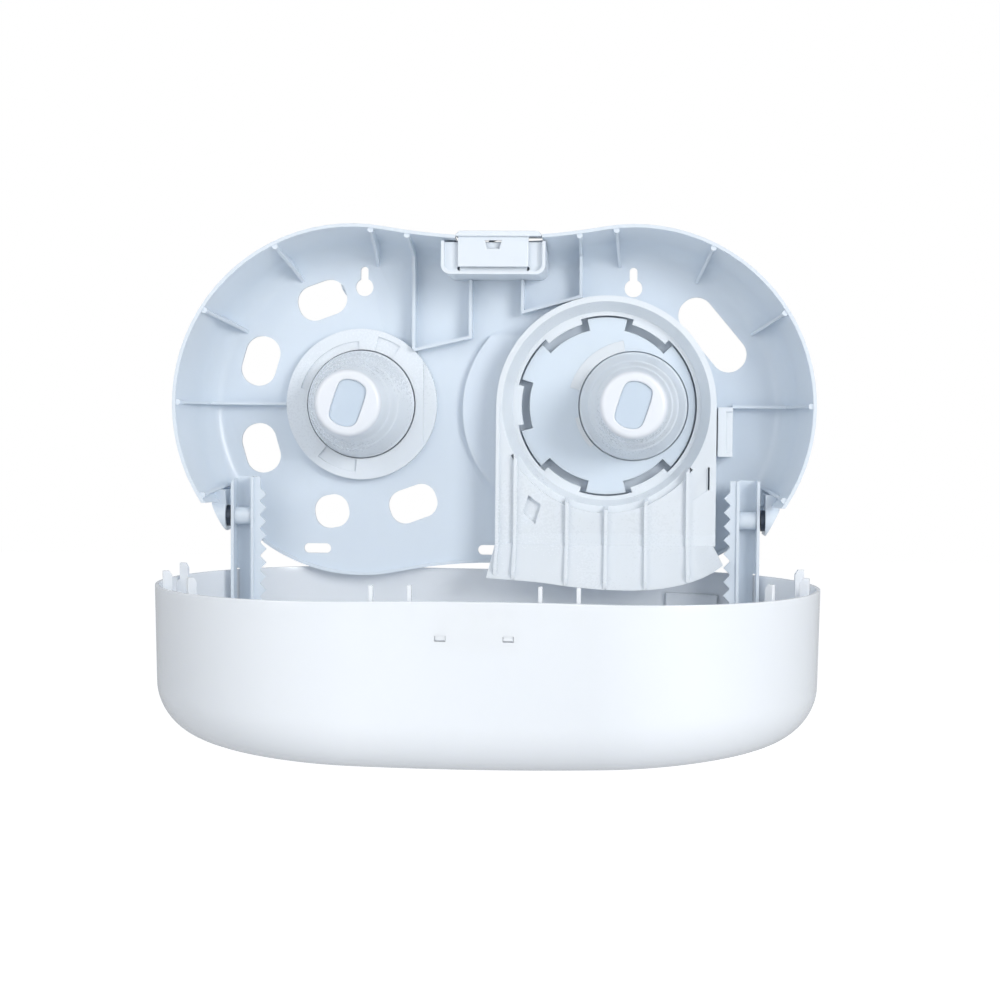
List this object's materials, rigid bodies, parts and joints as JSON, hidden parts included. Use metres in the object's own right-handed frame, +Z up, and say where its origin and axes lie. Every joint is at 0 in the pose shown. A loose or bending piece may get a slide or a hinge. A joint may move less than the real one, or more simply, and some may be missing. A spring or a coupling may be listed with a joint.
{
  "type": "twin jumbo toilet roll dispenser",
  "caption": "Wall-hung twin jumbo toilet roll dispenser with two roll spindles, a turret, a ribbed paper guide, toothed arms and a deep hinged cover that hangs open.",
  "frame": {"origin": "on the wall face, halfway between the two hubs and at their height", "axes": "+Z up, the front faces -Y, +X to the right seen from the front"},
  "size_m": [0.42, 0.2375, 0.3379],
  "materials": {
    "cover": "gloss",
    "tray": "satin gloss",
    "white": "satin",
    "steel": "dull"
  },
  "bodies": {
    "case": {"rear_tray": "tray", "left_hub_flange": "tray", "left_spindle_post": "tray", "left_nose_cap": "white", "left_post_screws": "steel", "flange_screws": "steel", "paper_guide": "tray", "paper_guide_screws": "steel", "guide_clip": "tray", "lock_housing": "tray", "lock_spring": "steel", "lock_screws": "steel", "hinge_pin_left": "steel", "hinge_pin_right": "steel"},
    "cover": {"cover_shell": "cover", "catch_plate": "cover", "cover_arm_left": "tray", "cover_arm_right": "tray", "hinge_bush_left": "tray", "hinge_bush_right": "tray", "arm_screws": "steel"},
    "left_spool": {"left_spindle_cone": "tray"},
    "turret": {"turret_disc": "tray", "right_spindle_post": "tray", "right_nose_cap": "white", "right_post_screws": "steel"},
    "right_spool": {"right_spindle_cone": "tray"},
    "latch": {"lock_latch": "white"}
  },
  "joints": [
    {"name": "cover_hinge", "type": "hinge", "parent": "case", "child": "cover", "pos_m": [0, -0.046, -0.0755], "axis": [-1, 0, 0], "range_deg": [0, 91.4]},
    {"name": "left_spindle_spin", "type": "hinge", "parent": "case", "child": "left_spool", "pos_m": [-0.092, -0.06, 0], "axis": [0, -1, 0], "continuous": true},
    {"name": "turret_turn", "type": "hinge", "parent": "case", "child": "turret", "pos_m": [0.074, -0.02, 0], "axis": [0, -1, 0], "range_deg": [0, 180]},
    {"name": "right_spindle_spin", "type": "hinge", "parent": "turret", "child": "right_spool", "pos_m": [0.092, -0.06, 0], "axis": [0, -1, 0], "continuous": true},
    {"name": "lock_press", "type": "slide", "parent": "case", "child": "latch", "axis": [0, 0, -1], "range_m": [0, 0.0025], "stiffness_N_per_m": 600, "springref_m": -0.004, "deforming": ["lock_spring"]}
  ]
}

********

Given task —
Copy out the data shown above without altering anything.

Task response —
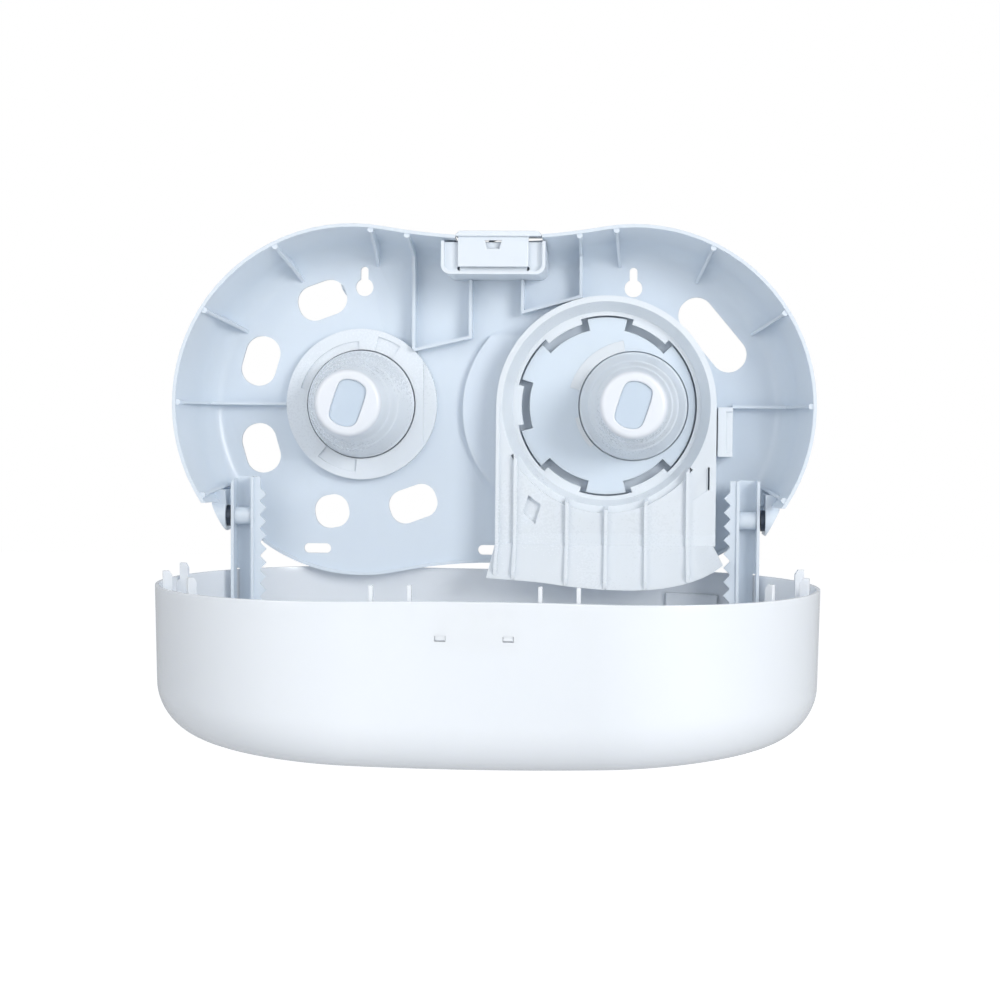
List this object's materials, rigid bodies, parts and joints as JSON, hidden parts included. Use metres in the object's own right-handed frame, +Z up, and say where its origin and axes lie. Every joint is at 0 in the pose shown. A loose or bending piece may get a slide or a hinge. A joint may move less than the real one, or more simply, and some may be missing. A spring or a coupling may be listed with a joint.
{
  "type": "twin jumbo toilet roll dispenser",
  "caption": "Wall-hung twin jumbo toilet roll dispenser with two roll spindles, a turret, a ribbed paper guide, toothed arms and a deep hinged cover that hangs open.",
  "frame": {"origin": "on the wall face, halfway between the two hubs and at their height", "axes": "+Z up, the front faces -Y, +X to the right seen from the front"},
  "size_m": [0.42, 0.2375, 0.3379],
  "materials": {
    "cover": "gloss",
    "tray": "satin gloss",
    "white": "satin",
    "steel": "dull"
  },
  "bodies": {
    "case": {"rear_tray": "tray", "left_hub_flange": "tray", "left_spindle_post": "tray", "left_nose_cap": "white", "left_post_screws": "steel", "flange_screws": "steel", "paper_guide": "tray", "paper_guide_screws": "steel", "guide_clip": "tray", "lock_housing": "tray", "lock_spring": "steel", "lock_screws": "steel", "hinge_pin_left": "steel", "hinge_pin_right": "steel"},
    "cover": {"cover_shell": "cover", "catch_plate": "cover", "cover_arm_left": "tray", "cover_arm_right": "tray", "hinge_bush_left": "tray", "hinge_bush_right": "tray", "arm_screws": "steel"},
    "left_spool": {"left_spindle_cone": "tray"},
    "turret": {"turret_disc": "tray", "right_spindle_post": "tray", "right_nose_cap": "white", "right_post_screws": "steel"},
    "right_spool": {"right_spindle_cone": "tray"},
    "latch": {"lock_latch": "white"}
  },
  "joints": [
    {"name": "cover_hinge", "type": "hinge", "parent": "case", "child": "cover", "pos_m": [0, -0.046, -0.0755], "axis": [-1, 0, 0], "range_deg": [0, 91.4]},
    {"name": "left_spindle_spin", "type": "hinge", "parent": "case", "child": "left_spool", "pos_m": [-0.092, -0.06, 0], "axis": [0, -1, 0], "continuous": true},
    {"name": "turret_turn", "type": "hinge", "parent": "case", "child": "turret", "pos_m": [0.074, -0.02, 0], "axis": [0, -1, 0], "range_deg": [0, 180]},
    {"name": "right_spindle_spin", "type": "hinge", "parent": "turret", "child": "right_spool", "pos_m": [0.092, -0.06, 0], "axis": [0, -1, 0], "continuous": true},
    {"name": "lock_press", "type": "slide", "parent": "case", "child": "latch", "axis": [0, 0, -1], "range_m": [0, 0.0025], "stiffness_N_per_m": 600, "springref_m": -0.004, "deforming": ["lock_spring"]}
  ]
}